Freedom, like any other positive sensation, is thoroughly addictive. Not content with detachment from one colleague, I spontaneously did the same with another, at least for now. The idea of trying out different vocalists appealed to me once again only recently. Fosca can never be a band in the gang-mentality sense, because I refuse to bond with other human beings. I am at best a social tourist, at worst a sociopath. So Fosca is really the name given to whatever Dickon does musically (as once was Orlando), in any shape or form, and with whatever other people getting involved. I prefer the name “project” to “band”…

It’s really a case of to “to thine ownself be true”. When I recruited Sav, it was with the express purpose of presenting someone that was so completely different to me in every way, as an experiment of the Laddish Lion lying down with the Limp-wristed Lamb. After five gigs and four songs recorded, I decided that maybe this experiment wasn’t working so well after all. Sav is a truly great vocalist and a kind man to others, so it wasn’t an easy decision. At least it wasn’t if you view Fosca as a band. But it isn’t a band, it’s an unpredictable, shifting project. And Sav, through not being an immediately apparent misfit, with consummate irony didn’t fit in Fosca.

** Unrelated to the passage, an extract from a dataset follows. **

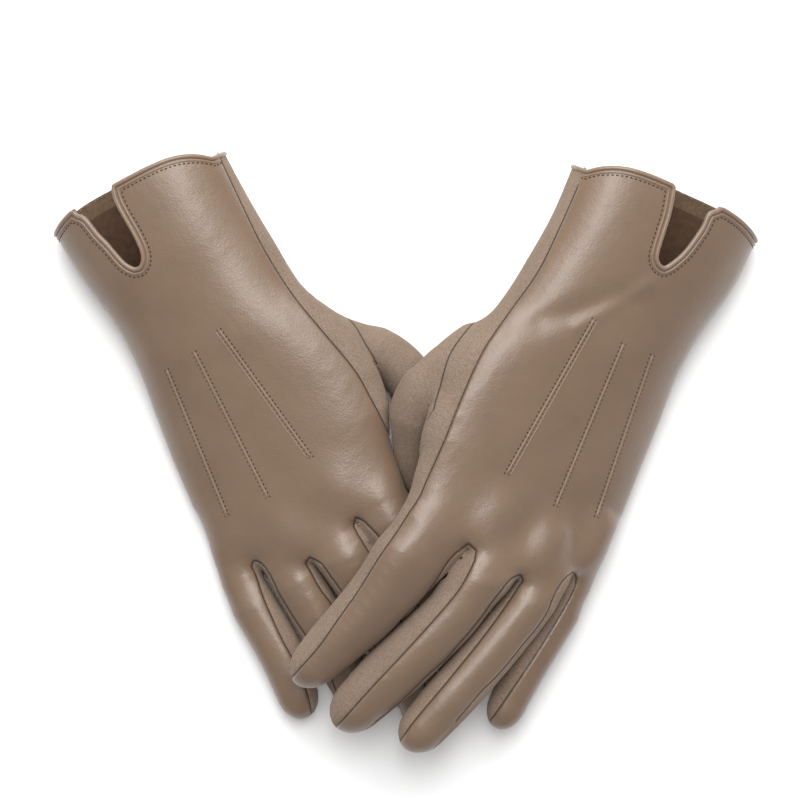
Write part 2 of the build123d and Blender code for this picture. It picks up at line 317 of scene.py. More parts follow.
def smooth_curve(points, count):
    """Points spread evenly along a smooth line through the given ones."""
    points = np.asarray(points, float)
    padded = np.vstack([2 * points[0] - points[1], points, 2 * points[-1] - points[-2]])
    fine = []
    for index in range(1, len(padded) - 2):
        before, here, following, after = padded[index - 1 : index + 3]
        for share in np.linspace(0, 1, 24, endpoint=False):
            bend = 2 * before - 5 * here + 4 * following - after
            twist = 3 * here - before - 3 * following + after
            fine.append(here + 0.5 * share * (following - before + share * (bend + share * twist)))
    fine = np.vstack([fine, padded[-2]])
    reach = np.concatenate([[0], np.cumsum(np.linalg.norm(np.diff(fine, axis=0), axis=1))])
    wanted = np.linspace(0, reach[-1], count)
    return np.stack([np.interp(wanted, reach, fine[:, axis]) for axis in range(fine.shape[1])], axis=1)


def smooth_values(along, values):
    """Values between the hand's stations, without corners."""
    knots = np.asarray(HAND_STATIONS)
    values = np.asarray(values, float)
    slopes = np.gradient(values, knots)
    along = np.clip(along, knots[0], knots[-1])
    index = np.clip(np.searchsorted(knots, along, side="right") - 1, 0, len(knots) - 2)
    width = knots[index + 1] - knots[index]
    share = (along - knots[index]) / width
    rise = share * share * (3 - 2 * share)
    start = share * (1 - share) ** 2 * width * slopes[index]
    stop = share * share * (share - 1) * width * slopes[index + 1]
    return values[index] * (1 - rise) + values[index + 1] * rise + start + stop


def smooth_pattern_lines(glove):
    """Rounds the corners of the pattern's lines."""
    for name in ("radial_seam", "thumb_seam"):
        glove[name] = smooth_curve(glove[name], 50)
    glove["notch"] = smooth_curve(glove["notch"], 70)
    for slit in glove["slits"]:
        slit["seam"] = smooth_curve(slit["seam"], 26)
        slit["edge"] = smooth_curve(slit["edge"], 26)


def hand_axes(glove):
    """The ways across and out of the back of a hand that is rolled about its length."""
    roll = math.radians(glove["roll_deg"])
    side = np.array([*glove["side_way"], 0.0])
    lateral = side * math.cos(roll) - np.array([0, 0, math.sin(roll)])
    outward = side * math.sin(roll) + np.array([0, 0, math.cos(roll)])
    return lateral, outward


def hand_sizes(glove, along):
    """Half width and half depth of the hand, from the half width that shows from above."""
    roll = math.radians(glove["roll_deg"])
    depth = smooth_values(along, glove["half_depth"])
    seen = smooth_values(along, glove["half_width"])
    width = np.sqrt(seen**2 - (depth * math.sin(roll)) ** 2) / math.cos(roll)
    return width, depth


def hand_centres(glove, along):
    """The middle of the hand at each place along it."""
    along = np.atleast_1d(along)
    cuff = np.array([*glove["cuff"], 0.0])
    way = np.array([*glove["length_way"], 0.0])
    side = np.array([*glove["side_way"], 0.0])
    centres = cuff + along[:, None] * way + smooth_values(along, glove["offset"])[:, None] * side
    centres[:, 2] = smooth_values(along, glove["height"])
    return centres


def outline(angles):
    """A rounded outline, a little fuller than an ellipse."""
    power = 2 / FULLNESS
    across = np.sign(np.sin(angles)) * np.abs(np.sin(angles)) ** power
    out = np.sign(np.cos(angles)) * np.abs(np.cos(angles)) ** power
    return across, out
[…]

So tomorrow Fosca rehearse with a different singer, not to mention an extra guitarist, Charley, who seems to be sticking around to everyone’s delight. So now Fosca is a supergroup of Glamourous London Millennium Misfits, because as well as myself (the Michael Crawford of Rock), Ms Charley Stone (the Helena Bonham-Carter of Rock), Mr Peter Theobalds (the Lukas Haas of Rock) and Mr David Gray (the Julian Sands of Rock), all strange denizens of the capital radiant (or doomed) with their own individual styles, we will now be trying out Mr David Barnett on vocals.

Mr Barnett is a suave, feline boy from Dundee that knows of Sarah Records, Belle and Sebastian and Doctor Who. He works by day for a management company that handles the likes of Suede, and by night attends many a glittering and hip social function. “Who is that boy”, one hears, “the incorrigible foxy Scots flirt with the cheekbones, the one getting drunk all alone on the dancefloor? Is he a pop star?”. He is known to many a fanzine writer trying to set up a piece on Suede. He sings like Bowie circa “Hunky Dory” and Morrissey circa “Strangeways Here We Come”, with the sexier elements of The Only Ones’ singer Pete Perrett (who?).

I’m hoping he’ll fit in. Thanks for bearing with me.

I’ve also just seen and been smitten by the film Clueless, a kind of Heathers with more Jane Austen-style social satire and less “Comedy of Cruelty”; and have hence exchanged my pager for a beautiful pocket-sized mobile phone. Though I’ve promised myself I’ll be using it mainly as a portable message checker, rather than suddenly have a loud one-sided conversation on a bus or in the street. This phone stays private. Until the irritation factor associated with such instruments of the Devil wanes a little more in the public consensus, it’s not good to talk.

Monday February 16th 1998

Another London gig, but we do intend to acknowledge there’s life elsewhere before very long. Fosca play downstairs in the main Garage on Tuesday February 24th, doors 8pm, onstage 10pm. The venue address is The Garage, 20-22 Highbury Corner, London N5, opposite Highbury & Islington tube. It’s £3 with a flyer, which I can send to you as ever.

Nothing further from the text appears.